Since this worked so well, we can try to put some objects on the canvas and see if that fools the model. Let's try an object that we really, really wouldn't want to sell in place of a circuit board. If you place our adversarial object at just the right angle at just the right location and just the right scale then you can, in fact, convince the model that the image below is an image of a perfectly acceptable circuit board. You really wouldn't want that shipped to a customer.

The model believes this to be a completely normal electronics component - quite a dramatic failure case.

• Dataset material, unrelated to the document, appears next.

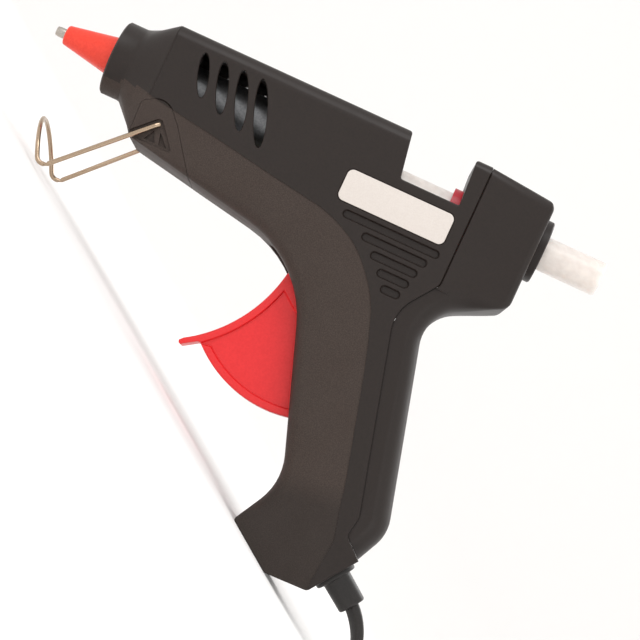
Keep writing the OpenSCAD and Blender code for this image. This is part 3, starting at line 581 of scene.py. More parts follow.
look = (CAMERA_LOOKS_AT - CAMERA_AT).normalized()
right = look.cross(CAMERA_UP).normalized()
eye = bpy.data.cameras.new("camera")
eye.lens, eye.sensor_width = LENS, SENSOR
eye.clip_end = 20
camera = bpy.data.objects.new("camera", eye)
turn = Matrix((right, right.cross(look), -look)).transposed().to_4x4()
camera.matrix_world = Matrix.Translation(CAMERA_AT) @ turn
bpy.context.scene.collection.objects.link(camera)
bpy.context.scene.camera = camera

# ---- Lead: gland to surface, six turns edge up, then over them to the plug ----

CORD_W, CORD_T = 5.4, 3.3
COIL_MID = (100, 12)
COIL_R = 27
COIL_LOW = 0.5
ROW_PITCH = CORD_T + 0.1
OUTER = COIL_R + ROW_PITCH
INNER = COIL_R - ROW_PITCH
COIL_TOP = COIL_LOW + 2 * CORD_W + 0.3
GLAND_ROW = (GUN @ Vector((GLAND[0], 0, GLAND[1]))) * 1000
OFF_SURFACE = 0.1
LAY_Z = CORD_T / 2 + OFF_SURFACE
OVER_FROM, OVER_TO, OVER_R = 280, 330, 18
OVER_MID = tuple(
    m + (COIL_R - OVER_R) * f(radians(OVER_TO)) for m, f in zip(COIL_MID, (cos, sin))
)
PLUG_REAR = (OVER_MID[0], OVER_MID[1] + OVER_R)
PLUG_W, PLUG_T, PLUG_NECK, PLUG_L, PIN_PITCH = 33, 13.7, 9, 26, 19
PLUG_Z = COIL_TOP + PLUG_T / 2


def rounded_way(points, radius, steps):
    """A way through points with rounded corners, as in the part's source."""
    way = [Vector(points[0])]
    for a, b, c in zip(points, points[1:], points[2:]):
        a, b, c = Vector(a), Vector(b), Vector(c)
        da, dc = (a - b).normalized(), (c - b).normalized()
        half = acos(da.dot(dc)) / 2
        cut = min(radius / tan(half), (a - b).length * 0.49, (c - b).length * 0.49)
        bow = cut * tan(half)
        mid = b + (da + dc).normalized() * bow / sin(half)
        e1 = (b + da * cut - mid).normalized()
        e2 = da.cross(dc).normalized().cross(e1)
        e2 *= 1 if (b + dc * cut - mid).dot(e2) > 0 else -1
        around = [(pi - 2 * half) * k / steps for k in range(steps + 1)]
        way += [mid + bow * (cos(turned) * e1 + sin(turned) * e2) for turned in around]
    return way + [Vector(points[-1])]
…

Since the model works at very high resolution and in a very low data regime, one would expect some amount of adversarial vulnerability, but in all fairness, finding these vulnerabilities ended up being much harder than I would have anticipated. Not just any adversarial attack algorithm works and not all samples could easily be manipulated to yield failure cases.

Conclusion

So what do we learn from this? Well, we learned that it can be really difficult to fully evaluate the weaknesses of a machine learning system. 100% accuracy doesn't always tell the full story. In this example, we likely don't have to fear that some nefarious actor tries to manipulate our system in a way that it makes undesirable decisions but there can certainly be applications where we really need to be sure that our machine learning system is safe and reliable.